A remodeler experienced with older homes plans for testing where appropriate and brings in the right specialists for safe removal. Addressing this properly protects your family and keeps the project compliant, turning a potential hazard into a routine, planned step.

Should you update the windows during a whole-home remodel?

Often, yes. Original single-pane windows in an older home leak heat, let in drafts, and drive up energy bills. A whole-home remodel is the natural moment to upgrade them for comfort and efficiency.

New windows also refresh the look inside and out. Because the disruption is already happening, folding window replacement into the larger project is more efficient than tackling it separately later, and the daily comfort gain is immediate.

How do you improve energy efficiency in an older home?

The high-impact moves are adding insulation while walls are open, sealing air leaks, upgrading windows, and installing modern, efficient HVAC. Together these transform how comfortable and affordable an older home is to live in.

These upgrades rarely show in photos but are felt every day and on every utility bill. A whole-home remodel is the ideal, and cheapest, time to make them, since the walls are already open and the systems are already being touched.

What permits does a whole-home remodel require?

Structural changes, electrical and plumbing work, window and door alterations, and additions all typically require permits. A whole-home remodel usually involves several, coordinated through the local building department.

A remodeler who handles these regularly manages the submissions and inspections as a routine part of the job. Permits protect safety and resale value, so a team that navigates them smoothly keeps the project both compliant and on schedule.

How do you protect original features during construction?

The features worth keeping, hardwood floors, trim, built-ins, a fireplace, are identified early and physically protected during demolition and construction with coverings and careful sequencing.

A good remodeler treats these details as assets rather than obstacles, working around them to preserve the character that makes an older home special.

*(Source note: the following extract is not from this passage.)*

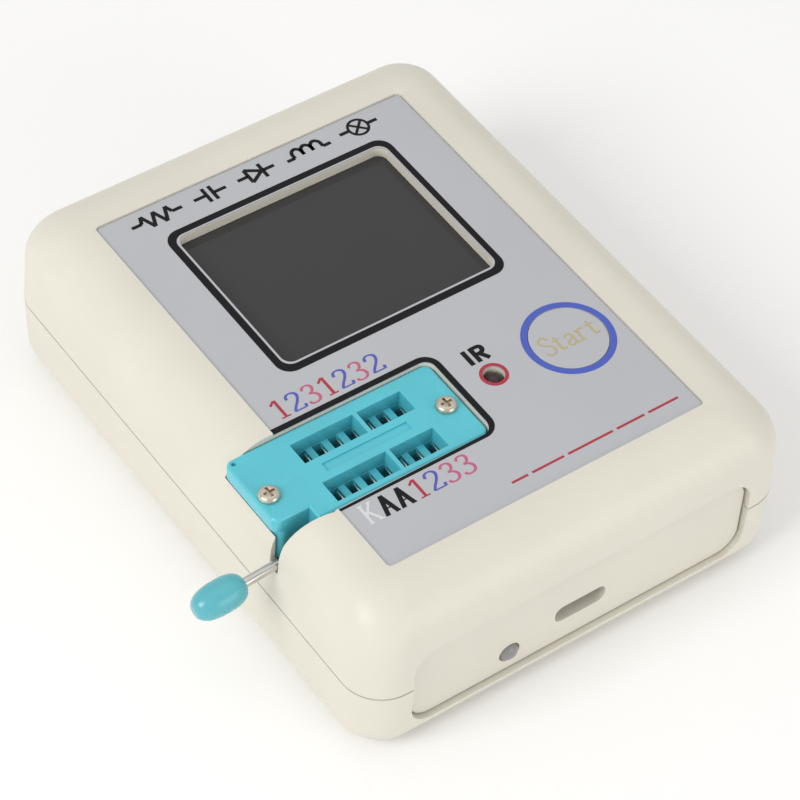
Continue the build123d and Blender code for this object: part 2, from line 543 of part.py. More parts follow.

Clear communication up front about what stays ensures nothing irreplaceable is lost in the dust of the project.

How do you sequence a whole-home remodel in an older house?

Start with the hidden essentials, structure, roof, electrical, plumbing, insulation, then move to the high-impact living spaces, and finish with secondary rooms. Sequencing protects your finishes from problems beneath them.

In an older home this order matters even more, because the systems are more likely to need work. Getting the bones and mechanicals right first means the beautiful finishes you add later are never at risk from a failure you could have addressed while the walls were open.

What is the biggest mistake in older-home remodels?

Underestimating the hidden condition of the home, and budgeting as if it were a newer house. Older homes hide surprises, and a tight budget with no contingency turns those discoveries into stalls and stress.

The fix is to plan for the likely surprises rather than hope they will not appear. A generous contingency and a remodeler experienced with homes of your era transform the unknowns from crises into routine, funded steps in the plan.

How do you choose finishes that suit an older home?

Blend modern function with finishes that respect the home’s character, complementing original details rather than fighting them. The goal is a home that feels updated and cohesive, not one where new and old clash.

A skilled remodeler helps you strike that balance, choosing finishes that honor the home’s era while delivering the comfort and style you want. Done well, the result feels timeless, as though the home always should have looked this way.

Is remodeling an older home worth it?

For most owners, yes. You keep the location, lot, and character that a new build cannot offer, while fixing the layout, systems, and finishes that no longer serve you. The result is a home that feels new in the place you already love.

The key is going in with clear eyes: budget for surprises, invest in the systems, and hire a team that knows older homes. Approached that way, an older-home remodel delivers character and comfort together, which is a combination that is hard to buy any other way.

The Bottom Line

Older homes reward patience. Plan for the surprises behind the walls, invest in the systems you cannot see, decide which character is worth keeping, and you get the charm of an established home with the comfort of a new one.

Approach it whole-home rather than piecemeal where you can, budget a generous contingency, and lean on a team that knows your home’s era. Do that, and the house you already love becomes the house you always wanted.